A qualified or adverse opinion, depending on the pervasiveness of the misstatement. Scenario: A client’s financial statements are fairly stated, but the company has significant going concern issues. What audit opinion should be issued? An unqualified opinion with an emphasis-of-matter paragraph discussing the going concern issue.Which of the following is NOT a component of audit risk? a) Detection risk b) Control risk c) Compliance risk d) Inherent risk Answer: c) Compliance risk What is the primary objective of performing substantive analytical procedures? a) To evaluate the effectiveness of internal controls b) To confirm balances with external parties c) To identify unusual transactions or trends that may indicate material misstatements d) To test the mathematical accuracy of accounting records Answer: c) To identify unusual transactions or trends that may indicate material misstatements Which of the following factors would most likely lead an auditor to assess a higher level of inherent risk? a) The client has strong internal controls b) The company operates in a stable industry c) The company’s financial statements involve significant estimates and judgments d) The company has a history of unqualified audit opinions
The auditor’s report should always state that the financial statements are the responsibility of the auditor. False (The financial statements are the responsibility of management, while the auditor provides an opinion on them.) A company’s CEO is responsible for selecting the external auditor. False (The audit committee of the board of directors selects the external auditor.) Materiality thresholds are the same for all audits.
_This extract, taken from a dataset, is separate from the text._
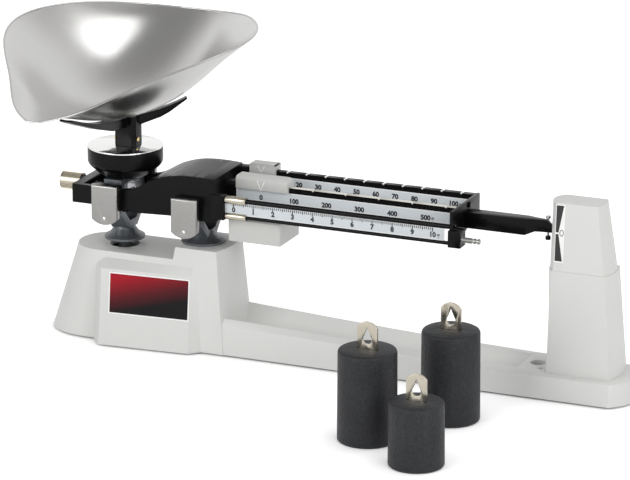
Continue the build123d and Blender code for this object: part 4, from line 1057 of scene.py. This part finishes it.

False (Materiality thresholds vary depending on the size and nature of the entity.) Short Answer Questions What is an engagement risk in auditing? Engagement risk is the risk that an auditor will suffer damage to their reputation or legal exposure due to their association with a particular client. List three examples of external audit evidence. Bank confirmations, supplier invoices, and third-party valuation reports. Why do auditors use sampling instead of testing every transaction? Auditors use sampling because testing every transaction is impractical and inefficient, and a well-designed sample provides sufficient audit assurance. What is the purpose of an audit completion checklist?
An audit completion checklist ensures that all necessary audit procedures have been performed before issuing the audit opinion. Describe the difference between vouching and tracing in auditing. Vouching starts from recorded transactions and traces them back to supporting documents to verify occurrence. Tracing starts from source documents and follows them to financial statements to test completeness. Scenario-Based Questions Scenario: You are auditing a company and notice that their accounts payable balance has decreased significantly, but purchases remain steady. What audit procedure should you perform? Examine supplier invoices and payments to ensure all liabilities are recorded and there is no understatement of accounts payable. Scenario: An auditor finds that a company changed its revenue recognition policy without proper disclosure. What type of audit opinion should be issued? A qualified or adverse opinion, depending on the materiality of the misstatement. Scenario: A company has a large inventory balance, but its physical inventory count shows discrepancies. What should the auditor do? Perform additional inventory testing, reconcile differences, and investigate potential fraud or control weaknesses. Scenario: During an audit, you identify that management has overridden internal controls. What should you do?
b) Increase reliance on internal controls c) Perform additional substantive testing d) Issue a disclaimer of opinion Answer: c) Perform additional substantive testing Which of the following best describes audit risk? a) The risk that financial statements are misstated and the auditor does not detect it b) The risk that a client will commit fraud c) The risk that an auditor will be sued by shareholders d) The risk that financial statements contain immaterial misstatements Answer: a) The risk that financial statements are misstated and the auditor does not detect it Which of the following is an example of a test of controls? a) Recalculating depreciation expense b) Confirming accounts receivable balances c) Observing the client’s procedures for processing sales transactions d) Performing ratio analysis on financial statements Answer: c) Observing the client’s procedures for processing sales transactions True/False Questions An auditor must obtain sufficient appropriate evidence to support their opinion. True If an auditor finds immaterial misstatements, they must issue a qualified opinion. False (Immaterial misstatements do not affect the audit opinion.)
The audit committee is responsible for hiring and overseeing the external auditor. True An auditor should report all fraud, regardless of materiality, to shareholders. False (Fraud should be reported to management and, if material, to the audit committee.) Auditors must always perform surprise audits. False (Surprise audits are not always required but may be useful in detecting fraud.) Short Answer Questions What is detection risk in auditing? Detection risk is the risk that the auditor’s procedures fail to detect a material misstatement in the financial statements. What is the purpose of an audit engagement letter? It defines the scope of the audit, responsibilities of the auditor and client, and terms of engagement. Why is independence important for auditors? Independence ensures objectivity and credibility in the audit process, reducing bias and conflicts of interest. What are the two types of fraud auditors should be concerned with? Fraudulent financial reporting and misappropriation of assets.